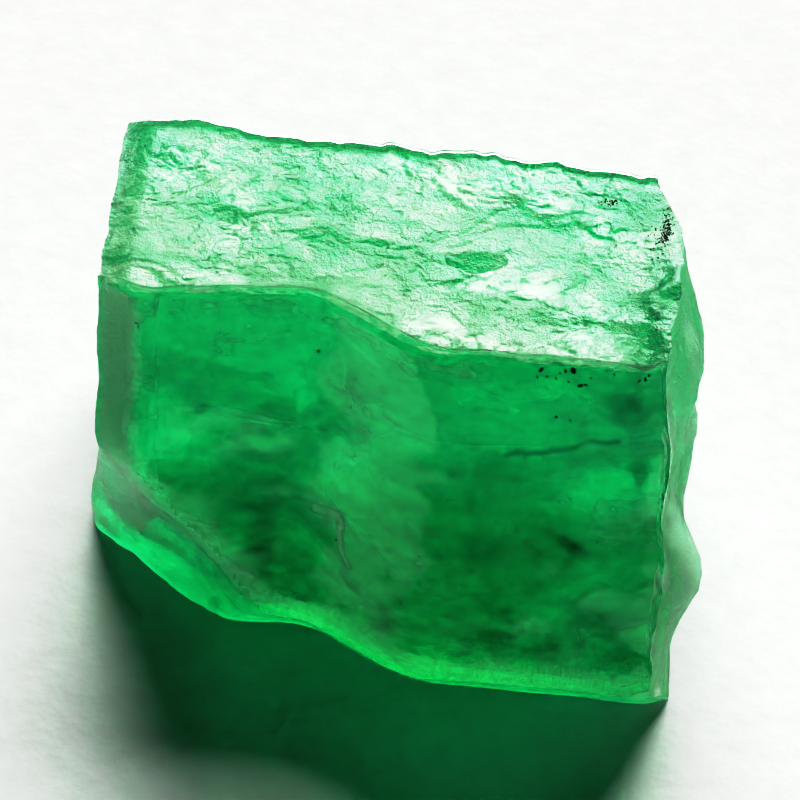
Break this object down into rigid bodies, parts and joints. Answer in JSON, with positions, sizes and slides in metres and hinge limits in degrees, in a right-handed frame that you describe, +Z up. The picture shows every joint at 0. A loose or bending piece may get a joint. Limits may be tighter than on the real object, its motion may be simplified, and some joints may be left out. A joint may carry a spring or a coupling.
{
  "type": "raw emerald crystal",
  "caption": "Raw, uncut emerald: a see-through green six-sided beryl prism lying on one prism face, with a flaky etched top face, broken ends and a chipped lower corner.",
  "frame": {"origin": "centre of the bounding box at the bottom, on the prism face that the crystal rests on", "axes": "+X along the crystal's c axis towards the end with the rounded bosses, -Y towards the smooth slanting front face, +Z up through the etched top face"},
  "size_m": [0.014, 0.0122, 0.0105],
  "materials": {
    "emerald": "vitreous and see-through green, smooth on the front face, frosted and flaky on top, with pale veils and dark specks sealed inside"
  },
  "bodies": {
    "root": {"emerald_crystal": "emerald"}
  },
  "joints": []
}
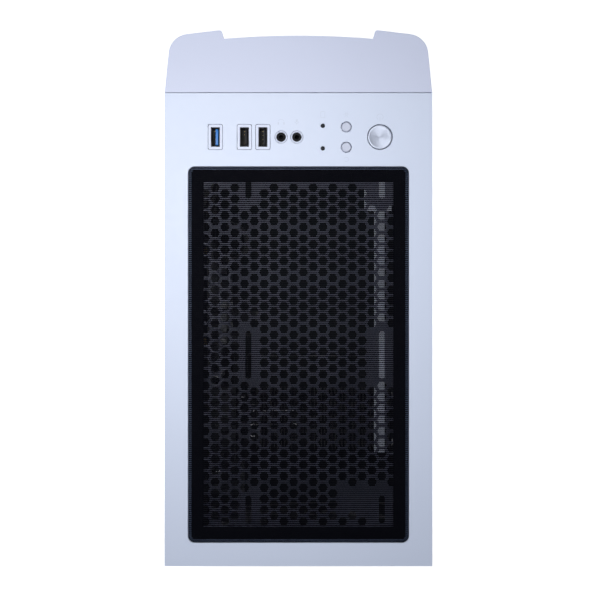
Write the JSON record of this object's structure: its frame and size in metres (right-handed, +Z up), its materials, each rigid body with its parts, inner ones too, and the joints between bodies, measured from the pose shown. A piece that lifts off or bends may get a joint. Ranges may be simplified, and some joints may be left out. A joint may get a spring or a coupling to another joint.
{
  "type": "desktop computer tower",
  "caption": "White desktop computer tower with a perforated filtered top, top-mounted ports and buttons, a windowed side and a complete working interior.",
  "frame": {"origin": "on the floor under the centre of the tower's footprint", "axes": "+Z up, -Y towards the front bezel, +Y towards the rear ports, -X the windowed side"},
  "size_m": [0.21, 0.421, 0.455],
  "materials": {
    "white_plastic": "fine satin texture",
    "white_steel": "white powder coat",
    "black_steel": "black powder coat",
    "filter_band": "smooth magnetic band",
    "filter_mesh": "fine woven vinyl mesh",
    "light_strip": "milky diffuser",
    "circuit_board": "solder mask",
    "usb3_socket": "plated shell with a blue tongue",
    "usb2_socket": "plated shell with a dark tongue",
    "jack_plastic": "black moulding",
    "led_lens": "dark lens",
    "power_metal": "turned face",
    "small_button": "silver satin",
    "grille_steel": "black perforated steel",
    "foot_plastic": "black moulding",
    "foot_rubber": "soft pad",
    "dust_filter": "framed mesh",
    "window": "smoked acrylic",
    "thumbscrew": "black, knurled",
    "motherboard_pcb": "black solder mask",
    "brass": "turned",
    "socket_steel": "plated",
    "slot_plastic": "glass-filled moulding",
    "ram_spreader": "dark anodised",
    "board_heatsink": "grey anodised",
    "port_steel": "plated shells",
    "shield_steel": "dark printed steel",
    "screw_steel": "black zinc",
    "fin_aluminium": "black-coated stamped fins",
    "pipe_nickel": "black nickel plating",
    "fan_plastic": "black moulding",
    "rotor_plastic": "smoked moulding",
    "psu_steel": "black fine texture",
    "wire_chrome": "bent wire",
    "inlet_plastic": "black moulding",
    "rocker_plastic": "black rocker",
    "drive_metal": "cast body",
    "cable_sleeve": "braided sleeve"
  },
  "bodies": {
    "chassis": {"top_cover": "white_plastic", "top_frame": "black_steel", "light_strip": "light_strip", "port_frames": "white_plastic", "io_board": "circuit_board", "usb3_port": "usb3_socket", "usb2_ports": "usb2_socket", "audio_jacks": "jack_plastic", "led_lenses": "led_lens", "front_frame": "black_steel", "base_pan": "black_steel", "feet": "foot_plastic", "foot_pads": "foot_rubber", "rear_frame": "black_steel", "motherboard_tray": "black_steel", "psu_shroud": "black_steel", "motherboard": "motherboard_pcb", "standoffs": "brass", "cpu_socket": "socket_steel", "board_slots": "slot_plastic", "ram_modules": "ram_spreader", "board_heatsinks": "board_heatsink", "board_connectors": "slot_plastic", "rear_io_ports": "port_steel", "rear_audio_jacks": "jack_plastic", "io_shield": "shield_steel", "slot_covers": "black_steel", "rear_screws": "screw_steel", "heatsink_fins": "fin_aluminium", "heat_pipes": "pipe_nickel", "cpu_fan_frame": "fan_plastic", "rear_fan_frame": "fan_plastic", "front_fan_frames": "fan_plastic", "psu_case": "psu_steel", "psu_fan_grille": "wire_chrome", "psu_inlet": "inlet_plastic", "drive_cage": "black_steel", "hard_drive": "drive_metal", "main_power_cable": "cable_sleeve", "cpu_power_cable": "cable_sleeve", "front_io_cable": "cable_sleeve"},
    "top_filter": {"filter_frame": "filter_band", "filter_mesh": "filter_mesh"},
    "power_button": {"power_button": "power_metal"},
    "reset_button": {"reset_button": "small_button"},
    "light_button": {"light_button": "small_button"},
    "front_bezel": {"front_bezel": "white_plastic", "front_mesh": "grille_steel"},
    "psu_filter": {"psu_filter": "dust_filter"},
    "left_panel": {"left_panel": "white_steel", "left_window": "window", "left_thumbscrews": "thumbscrew"},
    "right_panel": {"right_panel": "white_steel", "right_thumbscrews": "thumbscrew"},
    "cpu_fan_rotor": {"cpu_fan_rotor": "rotor_plastic"},
    "rear_fan_rotor": {"rear_fan_rotor": "rotor_plastic"},
    "upper_fan_rotor": {"upper_fan_rotor": "rotor_plastic"},
    "lower_fan_rotor": {"lower_fan_rotor": "rotor_plastic"},
    "psu_fan_rotor": {"psu_fan_rotor": "rotor_plastic"},
    "psu_switch": {"psu_switch": "rocker_plastic"}
  },
  "joints": [
    {"name": "power_button_press", "type": "slide", "parent": "chassis", "child": "power_button", "axis": [0, 0, -1], "range_m": [0, 0.0015], "stiffness_N_per_m": 400},
    {"name": "reset_button_press", "type": "slide", "parent": "chassis", "child": "reset_button", "axis": [0, 0, -1], "range_m": [0, 0.0015], "stiffness_N_per_m": 400},
    {"name": "light_button_press", "type": "slide", "parent": "chassis", "child": "light_button", "axis": [0, 0, -1], "range_m": [0, 0.0015], "stiffness_N_per_m": 400},
    {"name": "top_filter_lift", "type": "slide", "parent": "chassis", "child": "top_filter", "axis": [0, 0, 1], "range_m": [0, 0.06]},
    {"name": "front_bezel_pull", "type": "slide", "parent": "chassis", "child": "front_bezel", "axis": [0, -1, 0], "range_m": [0, 0.08]},
    {"name": "left_panel_slide", "type": "slide", "parent": "chassis", "child": "left_panel", "axis": [0, 1, 0], "range_m": [0, 0.4]},
    {"name": "right_panel_slide", "type": "slide", "parent": "chassis", "child": "right_panel", "axis": [0, 1, 0], "range_m": [0, 0.4]},
    {"name": "psu_filter_slide", "type": "slide", "parent": "chassis", "child": "psu_filter", "axis": [0, 1, 0], "range_m": [0, 0.18]},
    {"name": "upper_front_fan_spin", "type": "hinge", "parent": "chassis", "child": "upper_fan_rotor", "pos_m": [0, -0.1566, 0.368], "axis": [0, 1, 0], "continuous": true},
    {"name": "lower_front_fan_spin", "type": "hinge", "parent": "chassis", "child": "lower_fan_rotor", "pos_m": [0, -0.1566, 0.243], "axis": [0, 1, 0], "continuous": true},
    {"name": "rear_fan_spin", "type": "hinge", "parent": "chassis", "child": "rear_fan_rotor", "pos_m": [-0.034, 0.176, 0.368], "axis": [0, 1, 0], "continuous": true},
    {"name": "cpu_fan_spin", "type": "hinge", "parent": "chassis", "child": "cpu_fan_rotor", "pos_m": [-0.018, 0.047, 0.353], "axis": [0, 1, 0], "continuous": true},
    {"name": "psu_fan_spin", "type": "hinge", "parent": "chassis", "child": "psu_fan_rotor", "pos_m": [-0.007, 0.1309, 0.03], "axis": [0, 0, 1], "continuous": true},
    {"name": "psu_switch_rock", "type": "hinge", "parent": "chassis", "child": "psu_switch", "pos_m": [-0.056, 0.1998, 0.056], "axis": [1, 0, 0], "range_deg": [-18, 0]}
  ]
}
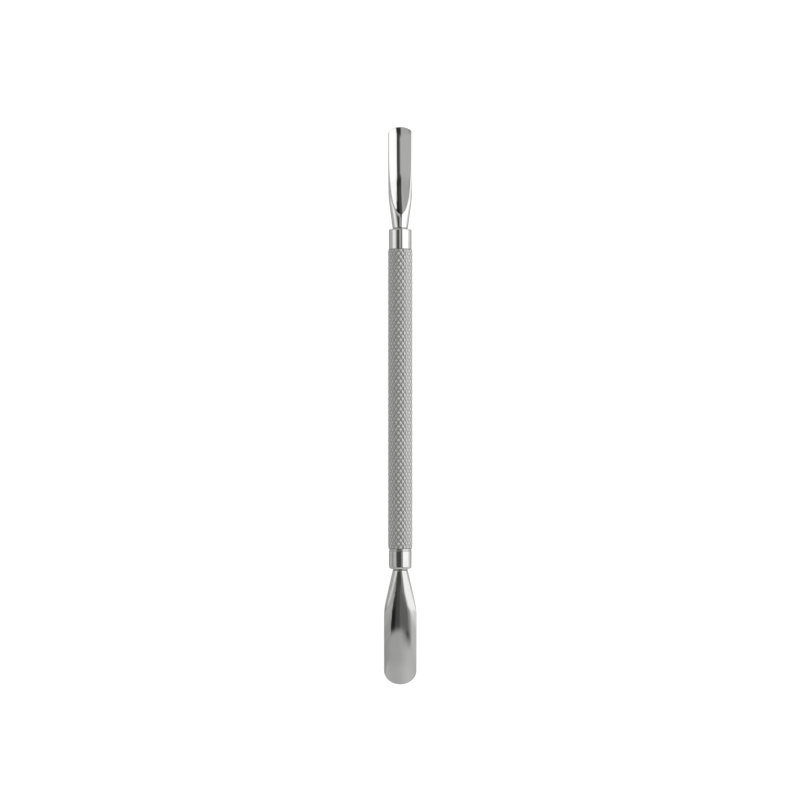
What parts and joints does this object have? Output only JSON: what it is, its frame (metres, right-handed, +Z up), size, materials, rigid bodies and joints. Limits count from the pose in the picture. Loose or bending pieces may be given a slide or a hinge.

========================

» **WHAT YOU SHOULD DO**: In the entries above, locate every line with the word "bending" and copy it.

» **PROBLEM SOLUTION**:
Break this object down into rigid bodies, parts and joints. Answer in JSON, with positions, sizes and slides in metres and hinge limits in degrees, in a right-handed frame that you describe, +Z up. The picture shows every joint at 0. A loose or bending piece may get a joint. Limits may be tighter than on the real object, its motion may be simplified, and some joints may be left out. A joint may carry a spring or a coupling.
What parts and joints does this object have? Output only JSON: what it is, its frame (metres, right-handed, +Z up), size, materials, rigid bodies and joints. Limits count from the pose in the picture. Loose or bending pieces may be given a slide or a hinge.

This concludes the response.